Hilfsorganisationen wurden damals zu wichtigen Akteuren im Lager und übernahmen immer mehr Verantwortung. Die „Innere Mission“ als Hilfswerk der evangelischen Kirche betrieb eine Krankenstation im Lager und veranstaltete regelmäßige Gottesdienste und Andachten bei der Ankunft von Flüchtlingen oder Kriegsheimkehren. Zu diesem Anlass wurde auch die Friedlandglocke geläutet. Vielen blieb ihr Klang in besonderer Erinnerung.
Das Lager Friedland erlangte im Vergleich zu anderen Durchgangslagern als „Tor zur Freiheit“ einen hohen Bekanntheitsgrad, was besonders auf die Heimkehr der letzten Kriegsgefangenen aus der Sowjetunion zurückzuführen ist. Diese wurden 1955 medienwirksam und unter großer Anteilnahme in Friedland begrüßt. Für die neu gegründeten Interessensverbände der Vertriebenen und Heimkehrer wurde Friedland so immer mehr zu einem symbolisch aufgeladenen und politisch instrumetalisierten Ort. Die Entlassenen wurden größtenteils als Opfer verklärt, die in der Sowjetunion großes Unrecht erlitten hatten.

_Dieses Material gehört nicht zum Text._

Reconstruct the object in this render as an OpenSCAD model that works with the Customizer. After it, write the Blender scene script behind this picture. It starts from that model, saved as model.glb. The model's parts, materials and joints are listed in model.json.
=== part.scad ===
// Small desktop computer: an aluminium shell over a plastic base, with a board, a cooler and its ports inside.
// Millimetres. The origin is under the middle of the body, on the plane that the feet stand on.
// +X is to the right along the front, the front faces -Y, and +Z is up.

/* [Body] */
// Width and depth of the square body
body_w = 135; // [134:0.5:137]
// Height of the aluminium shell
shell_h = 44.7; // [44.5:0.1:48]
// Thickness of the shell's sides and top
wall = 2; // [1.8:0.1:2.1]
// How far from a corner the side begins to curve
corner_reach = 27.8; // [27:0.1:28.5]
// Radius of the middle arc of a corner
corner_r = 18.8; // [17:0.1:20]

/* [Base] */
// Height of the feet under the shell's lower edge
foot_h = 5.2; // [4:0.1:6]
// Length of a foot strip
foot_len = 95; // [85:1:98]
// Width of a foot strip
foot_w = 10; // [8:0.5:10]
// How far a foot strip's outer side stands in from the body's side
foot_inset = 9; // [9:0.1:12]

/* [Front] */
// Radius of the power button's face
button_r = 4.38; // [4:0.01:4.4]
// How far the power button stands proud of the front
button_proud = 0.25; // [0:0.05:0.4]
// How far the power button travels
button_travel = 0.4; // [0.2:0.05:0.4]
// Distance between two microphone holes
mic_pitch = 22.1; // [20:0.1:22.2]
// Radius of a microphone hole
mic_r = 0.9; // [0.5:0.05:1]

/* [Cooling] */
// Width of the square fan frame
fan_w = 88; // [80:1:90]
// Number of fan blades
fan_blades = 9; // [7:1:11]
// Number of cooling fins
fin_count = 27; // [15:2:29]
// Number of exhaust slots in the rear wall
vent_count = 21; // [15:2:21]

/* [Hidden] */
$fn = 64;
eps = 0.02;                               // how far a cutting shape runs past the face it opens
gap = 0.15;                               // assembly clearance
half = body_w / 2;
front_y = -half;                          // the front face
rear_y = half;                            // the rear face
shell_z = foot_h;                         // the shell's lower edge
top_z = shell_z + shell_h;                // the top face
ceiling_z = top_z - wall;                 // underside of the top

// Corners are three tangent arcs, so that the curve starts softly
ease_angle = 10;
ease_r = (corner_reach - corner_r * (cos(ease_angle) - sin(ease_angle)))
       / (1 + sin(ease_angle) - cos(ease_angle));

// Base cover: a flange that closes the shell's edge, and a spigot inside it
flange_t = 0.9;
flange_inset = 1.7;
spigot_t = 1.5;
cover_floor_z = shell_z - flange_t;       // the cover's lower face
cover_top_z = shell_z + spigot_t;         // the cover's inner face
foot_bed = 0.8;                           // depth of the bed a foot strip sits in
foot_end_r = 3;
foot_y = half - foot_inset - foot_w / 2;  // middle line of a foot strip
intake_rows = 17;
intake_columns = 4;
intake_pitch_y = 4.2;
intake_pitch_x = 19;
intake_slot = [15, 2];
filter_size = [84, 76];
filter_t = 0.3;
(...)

Auch die Friedlandglocke als Symbol der Freiheit wurde im Rahmen deutschlandweiter Veranstaltungen des VDH zum Sammeln von Spenden genutzt. Pläne, die Glocke in das neu errichtete Heimkehrerdenkmal zu integrieren, wurden verworfen, da man ihren Platz weiterhin im Grenzdurchgangslager sah. Weil dieses noch immer als Erstaufnahmeeinrichtung aktiv ist, wird auch die Glocke bis heute durch die Lagerkapelle der inneren Mission genutzt.